South Africa's Reserve Bank (SARB), Financial Sector Conduct Authority (FSCA), and South African Revenue Service (SARS) have formalized bitcoin exchange controls over the past two years, establishing specific limits and licensing requirements for cross-border crypto transfers. The country classified crypto assets as financial products under the Financial Advisory and Intermediary Services Act in October 2022, and the Intergovernmental Fintech Working Group issued 2024 recommendations bringing crypto into the exchange control framework. A 2026 court ruling confirmed that an individual's R182 million offshore bitcoin transfer without regulatory approval violated exchange controls. The shift closes loopholes that previously allowed unmonitored cross-border crypto movements, pulling exchanges, brokers, and individual holders into an active compliance structure with penalties for non-compliance.
South Africa classified crypto assets as financial products under the Financial Advisory and Intermediary Services (FAIS) Act in October 2022. The classification requires anyone providing advice or intermediary services related to crypto to hold a license. The Intergovernmental Fintech Working Group, which includes representatives from SARB, National Treasury, the FSCA, and SARS, issued policy recommendations since 2018 that established the regulatory framework. The group's 2024 recommendations brought crypto into the exchange control framework. The FSCA supervises crypto asset service providers and enforces compliance deadlines.
SARB's exchange control regulations apply to crypto assets for cross-border transfers. South African residents can move up to R1 million per calendar year offshore under the Single Discretionary Allowance without a tax clearance certificate. This limit applies to crypto transfers, including bitcoin sent from local exchanges to international wallets or platforms. For amounts above R1 million and up to R10 million, residents need a tax clearance certificate from SARS under the Foreign Capital Allowance. The process requires proof of tax compliance and approval from an authorized dealer. A 2026 court ruling confirmed that crypto falls within exchange control regulations after an individual moved R182 million in bitcoin offshore without regulatory approval.
The FSCA set licensing deadlines for Crypto Asset Service Providers (CASPs), with National Treasury extending the public comment period on draft capital flow management rules. Exchanges without proper licensing face shutdown orders. Licensed CASPs must comply with the Financial Intelligence Centre Act (FICA), which mandates full KYC verification, transaction monitoring, and suspicious activity reporting.
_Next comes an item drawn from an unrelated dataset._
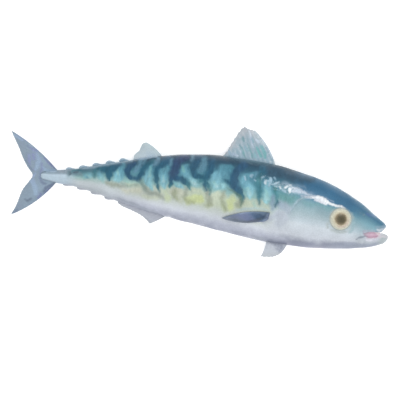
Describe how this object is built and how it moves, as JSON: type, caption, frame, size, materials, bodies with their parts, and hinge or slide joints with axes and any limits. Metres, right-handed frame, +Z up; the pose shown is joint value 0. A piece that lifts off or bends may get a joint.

SARS treats crypto profits as either capital gains or income depending on frequency and intent. Occasional traders pay capital gains tax with a maximum effective rate of 18 percent, while frequent traders face income tax rates up to 45 percent. The distinction depends on whether SARS views the individual as an investor or a trader. South African tax residents must declare all worldwide crypto holdings, including offshore exchange accounts, DeFi positions, and hardware wallet balances held abroad. Non-disclosure carries penalties and potential criminal prosecution.
What is South Africa's Single Discretionary Allowance limit for bitcoin transfers? South African residents can move up to R1 million per calendar year offshore under the Single Discretionary Allowance without a tax clearance certificate. This limit applies to bitcoin transfers from local exchanges to international wallets or platforms.
How does SARS tax bitcoin profits in South Africa? SARS treats bitcoin profits as capital gains (maximum effective rate of 18 percent) for occasional traders or income (up to 45 percent) for frequent traders. The classification depends on whether SARS views the individual as an investor or a trader based on frequency and intent.